International Equivalents
Flour labeling varies widely by country, which can make foreign recipes confusing. In Italy, “00” flour (doppio zero) is very finely ground with low gluten content, commonly used for pasta and pizza dough. In France, T45 flour is the closest equivalent to soft flour, favored for pastries and sweet baking. Germany’s Type 405 is a fine wheat flour with low mineral content, used for cakes and cookies in much the same way Americans use cake flour.
These international types aren’t perfect one-to-one matches because European flour classification is based on ash content (how much mineral residue remains after burning) rather than protein percentage. But functionally, they produce similar results in tender baked goods.
Making a Soft Flour Substitute at Home
If a recipe calls for cake flour and you only have all-purpose flour on hand, you can approximate it with a simple swap. For every cup of cake flour needed, measure one cup of all-purpose flour, remove two tablespoons, and replace them with two tablespoons of cornstarch. Whisk or sift the mixture several times to distribute the cornstarch evenly.
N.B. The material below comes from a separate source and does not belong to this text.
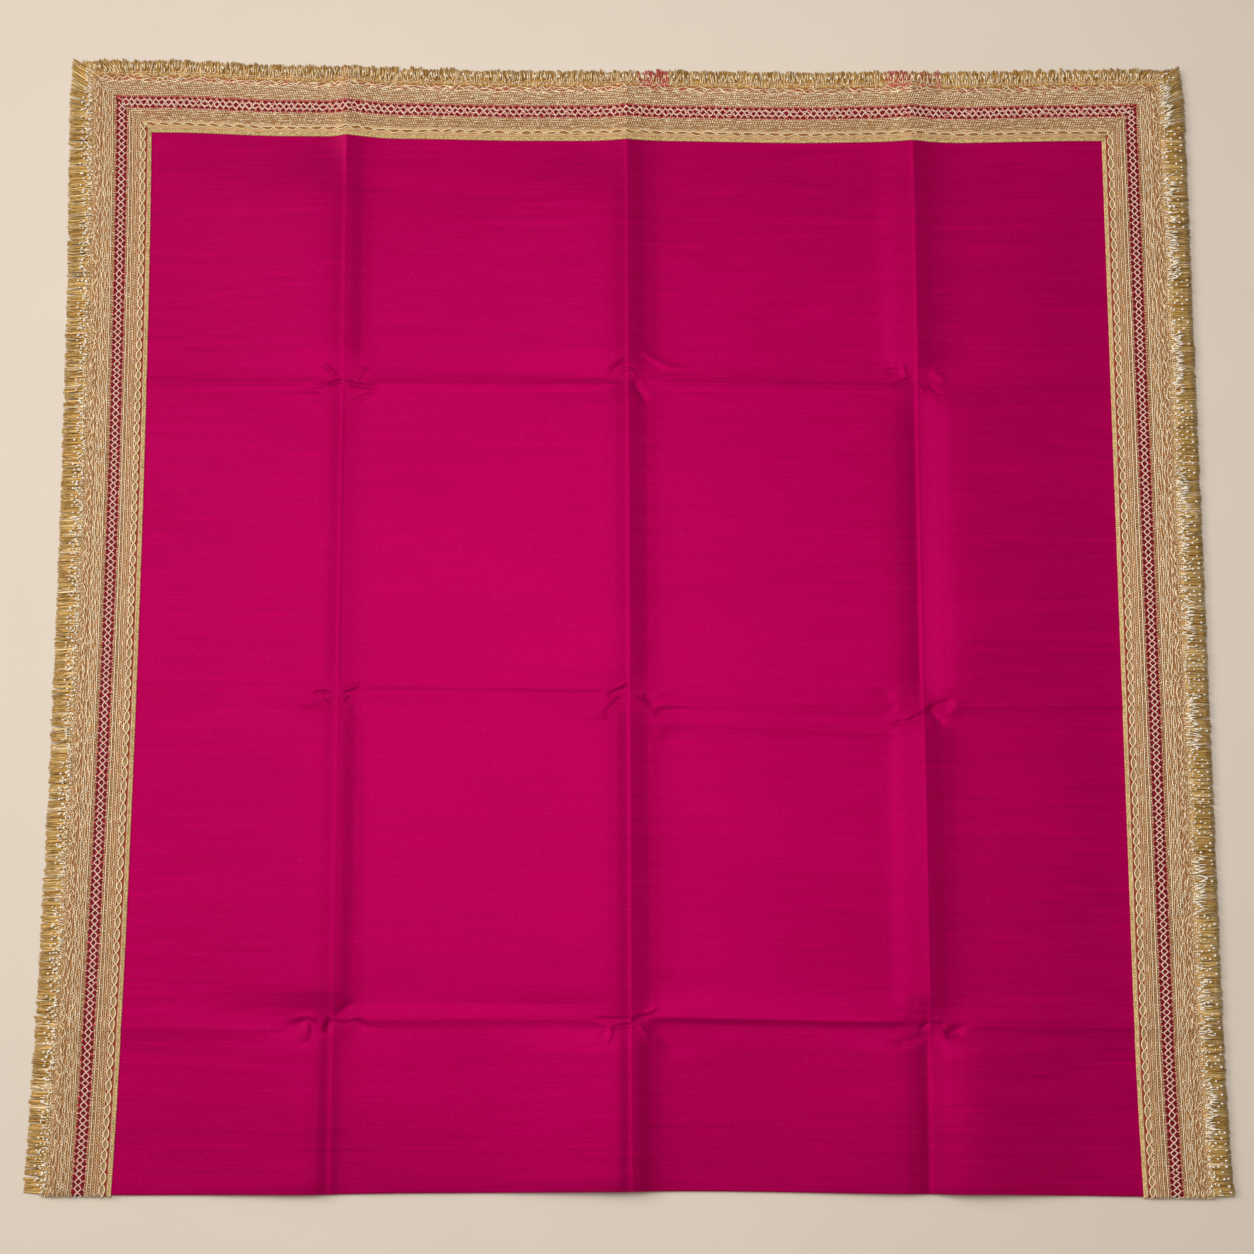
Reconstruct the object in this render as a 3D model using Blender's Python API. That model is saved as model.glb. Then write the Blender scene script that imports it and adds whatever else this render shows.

By weight, that works out to about 85 grams of all-purpose flour plus 15 grams of cornstarch per 100 grams of cake flour. The cornstarch dilutes the protein content and interferes with gluten formation, mimicking the behavior of true soft flour. It’s not a perfect substitute, since you’re missing the finer particle size and lower starch damage of actual cake flour, but it works well enough for most home baking situations. Sifting the mixture two or three times helps incorporate air and break up clumps, getting you closer to the fine, silky texture of the real thing.
How to Tell Soft Flour Apart at the Store
Soft flour is rarely labeled as “soft flour” on packaging in the U.S. Instead, look for cake flour or pastry flour. The protein content is sometimes printed in the nutrition facts panel, where you can compare: a serving of cake flour will show about 2 grams of protein per quarter-cup serving, while bread flour shows 4 grams or more for the same amount.
You can also feel the difference. Soft flour has a noticeably silky, almost powdery texture when rubbed between your fingers. It’s finer than all-purpose flour and much finer than bread flour, which feels slightly gritty by comparison. That fine texture isn’t just cosmetic. It contributes to smoother batters and a more uniform crumb in the finished product.